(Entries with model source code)
— BEGIN —

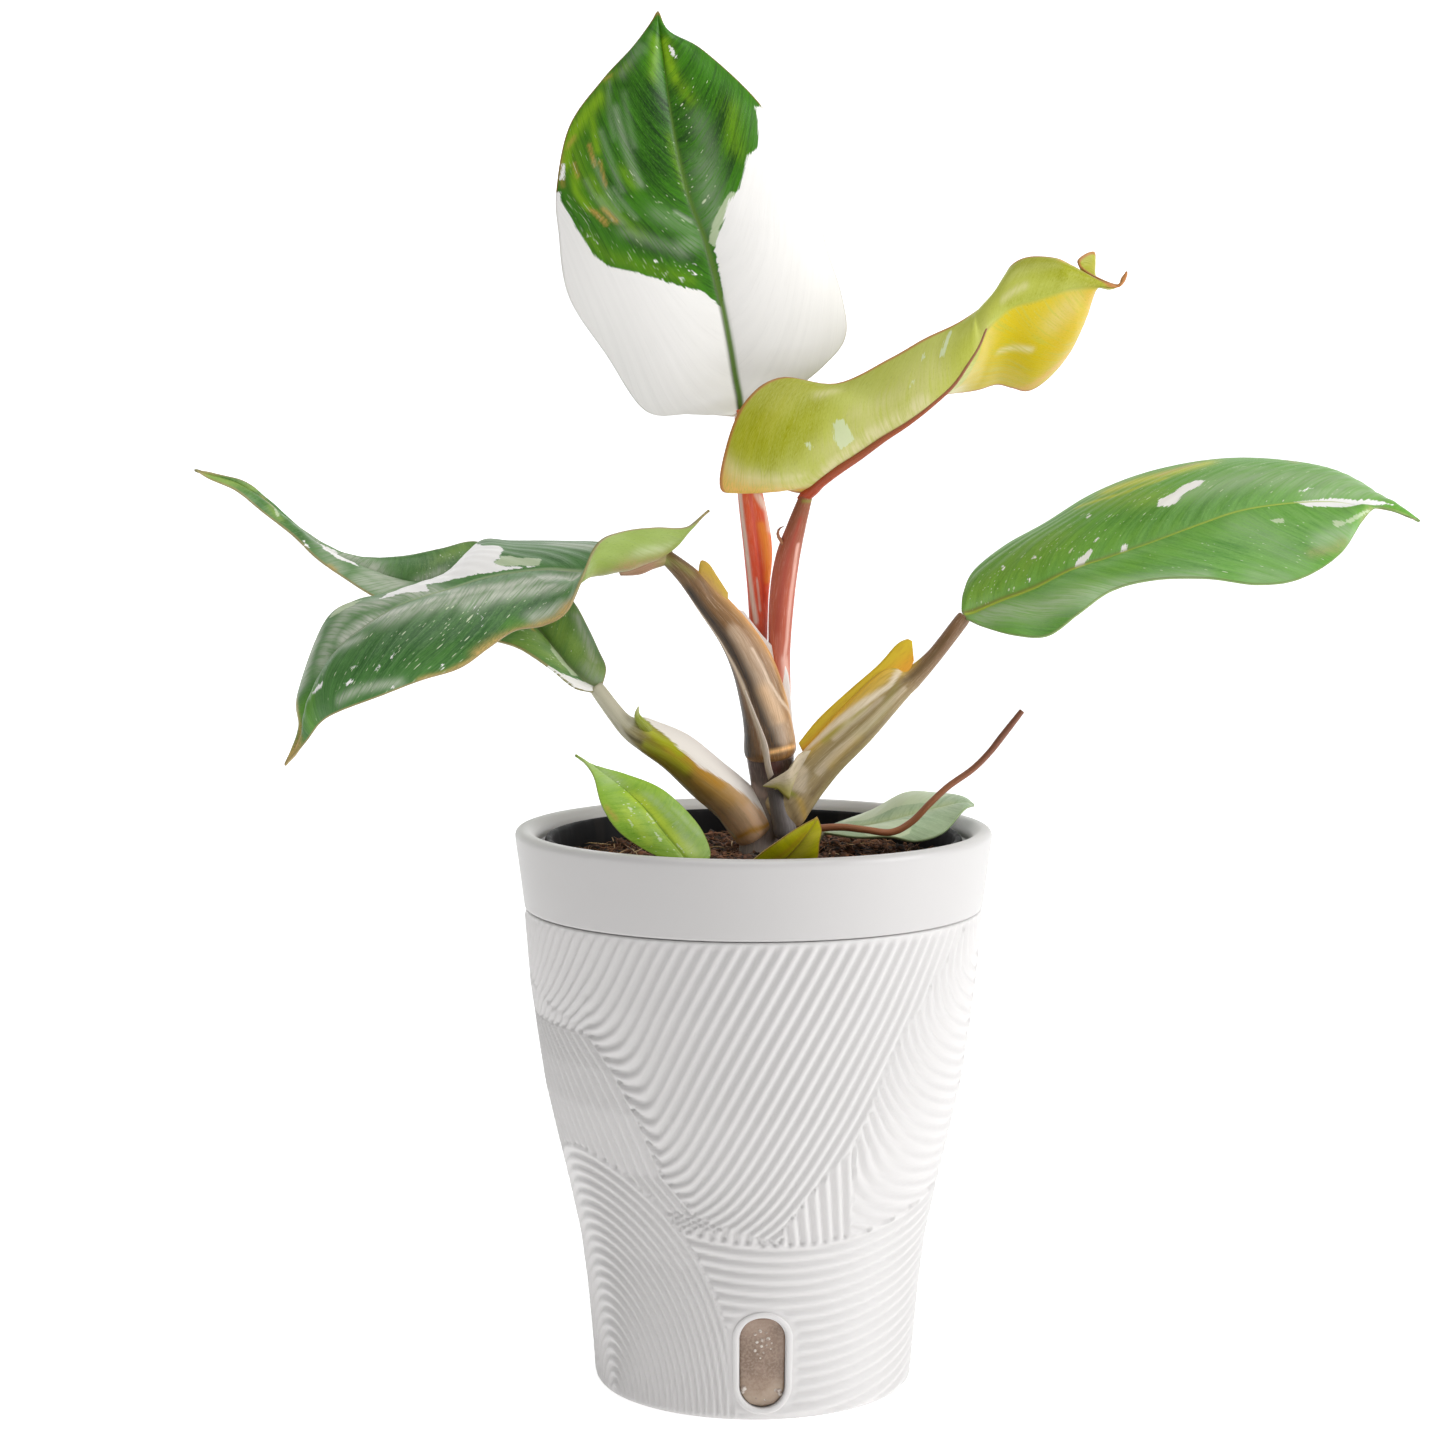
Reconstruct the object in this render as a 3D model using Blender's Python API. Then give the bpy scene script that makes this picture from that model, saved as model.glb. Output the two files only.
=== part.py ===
"""A potted philodendron with white-and-green leaves in a two-part self-watering planter.

Metres, +Z up. The origin is at the middle of the planter's flat base, and the front is towards -Y.
Turns round the planter are in degrees, counted from the front towards +X.
"""

import math

import bmesh
import bpy
import numpy as np
from mathutils import Matrix, Vector

MM = 0.001
GAP = 0.3 * MM
CLOSE = 0.1 * MM
SHARP_ANGLE = 40

# Planter: outer shell
BASE_RADIUS = 43.1 * MM
SEAM_HEIGHT = 131.3 * MM
WALL = 2.4 * MM
FLOOR = 2.5 * MM
NECK_OUTER = 60.6 * MM
NECK_INNER = 58.9 * MM
NECK_HEIGHT = 148.2 * MM
SHELL_SEGMENTS = 84
# Height and radius of the shell's outer side in mm, from the base up: an ogee.
SHELL_OUTLINE = (
    (0, 43.1), (13, 44.0), (27, 45.3), (41, 47.1), (55, 50.1), (69, 53.4),
    (83, 56.6), (97, 58.7), (111, 60.6), (131.3, 62.2),
)
SHELL_ROWS = 31

# Raked relief on the shell
RIDGE_PITCH = 16.0 * MM
RIDGE_HEIGHT = 1.3 * MM
RELIEF_TURN = 180.0
PLAIN_EDGE = 3.0 * MM
FAN_REACH = 70.5
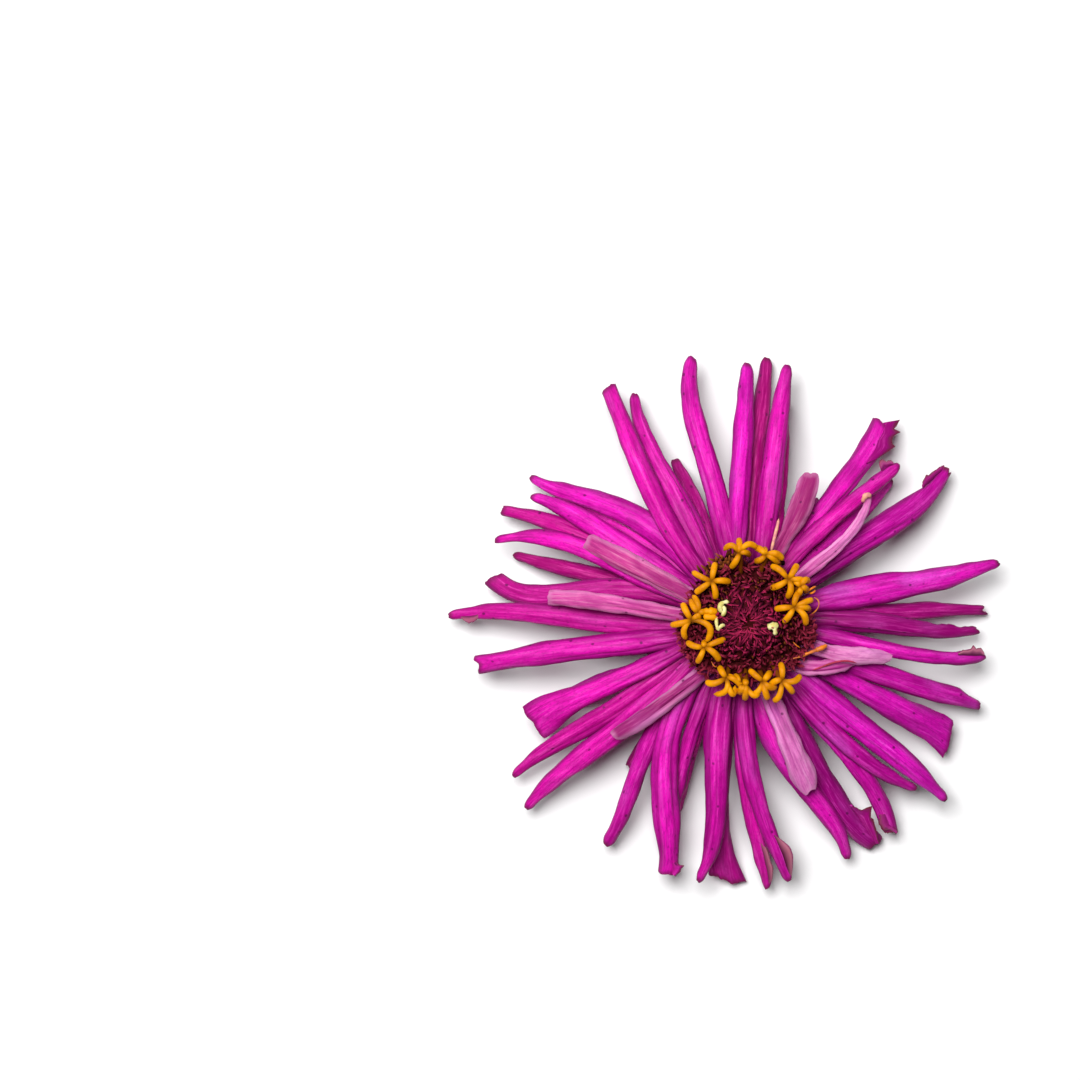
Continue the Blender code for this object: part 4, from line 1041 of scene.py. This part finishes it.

— END —

Work required: Please print exactly what appears from the first line of the data through the line with "two-part self-watering planter.", including both of those lines and nothing past them.

Answer to the problem:
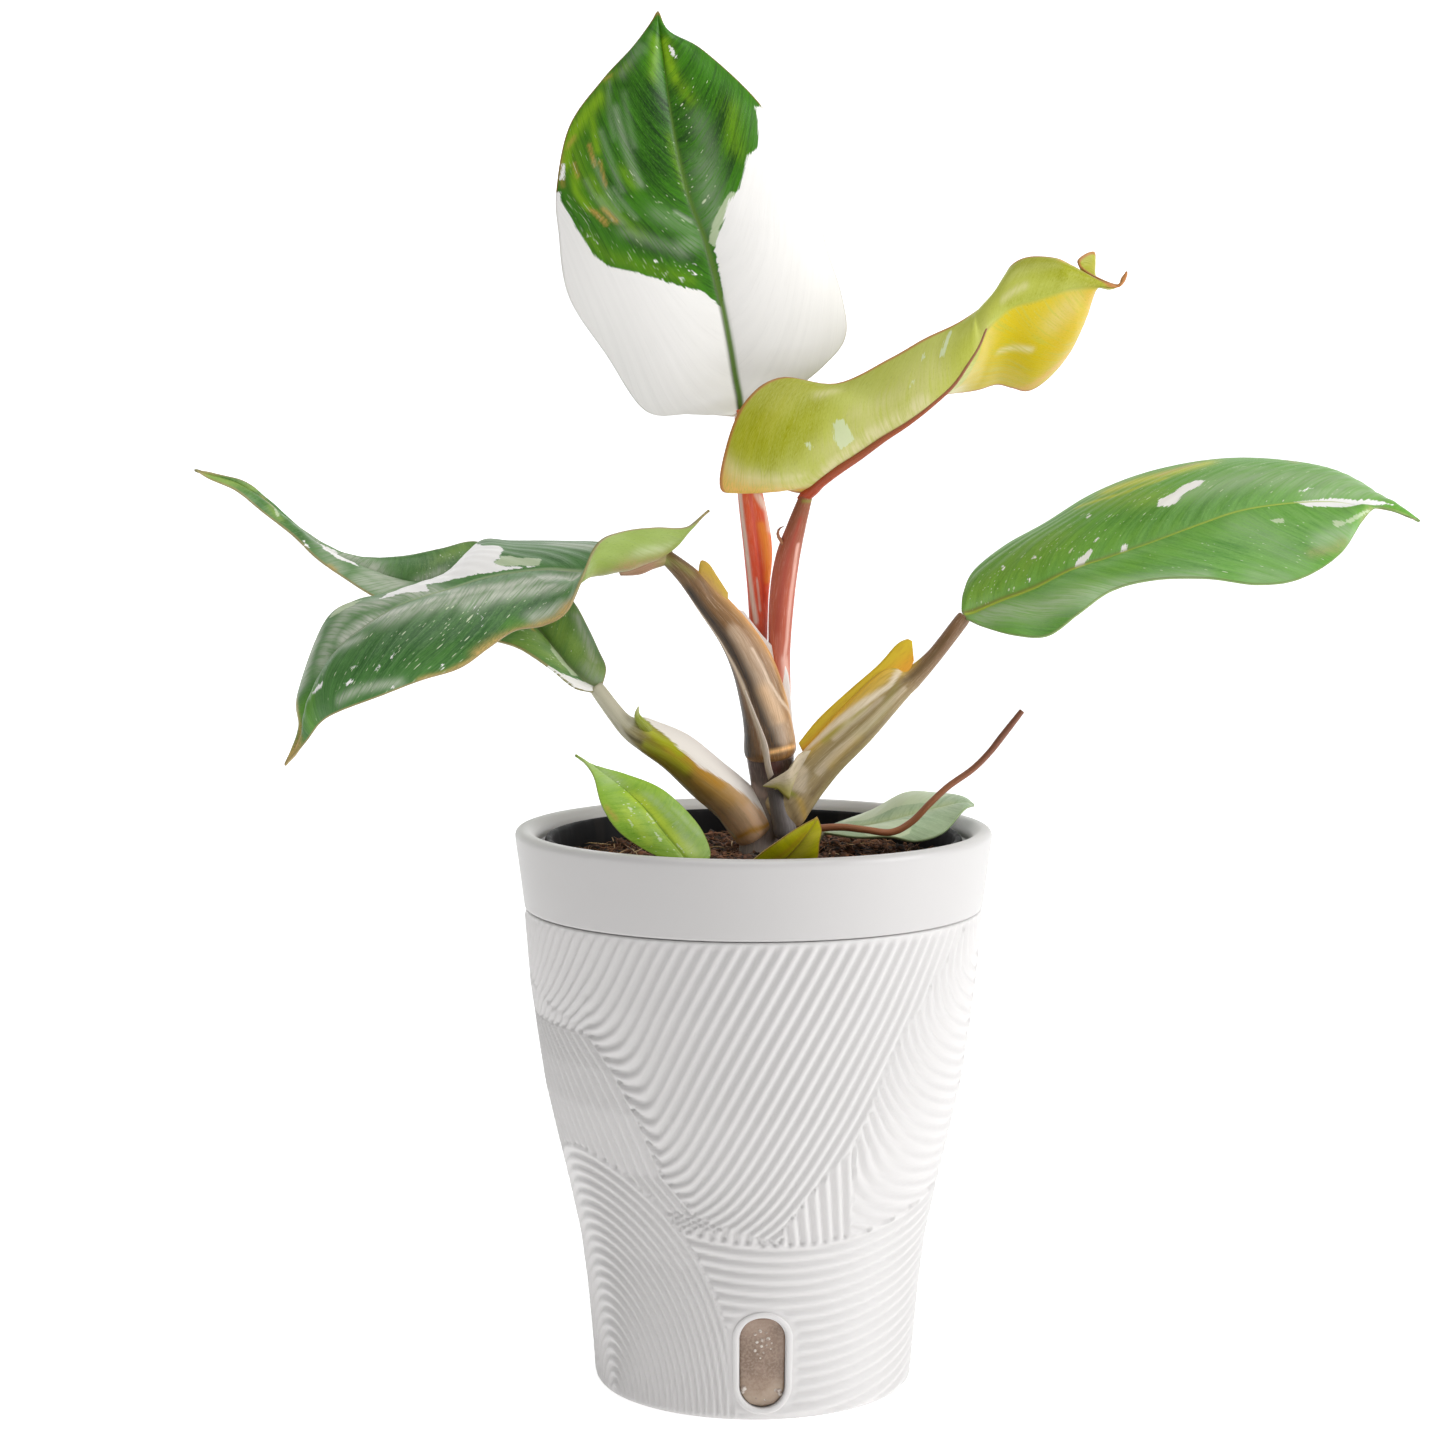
Reconstruct the object in this render as a 3D model using Blender's Python API. Then give the bpy scene script that makes this picture from that model, saved as model.glb. Output the two files only.
=== part.py ===
"""A potted philodendron with white-and-green leaves in a two-part self-watering planter.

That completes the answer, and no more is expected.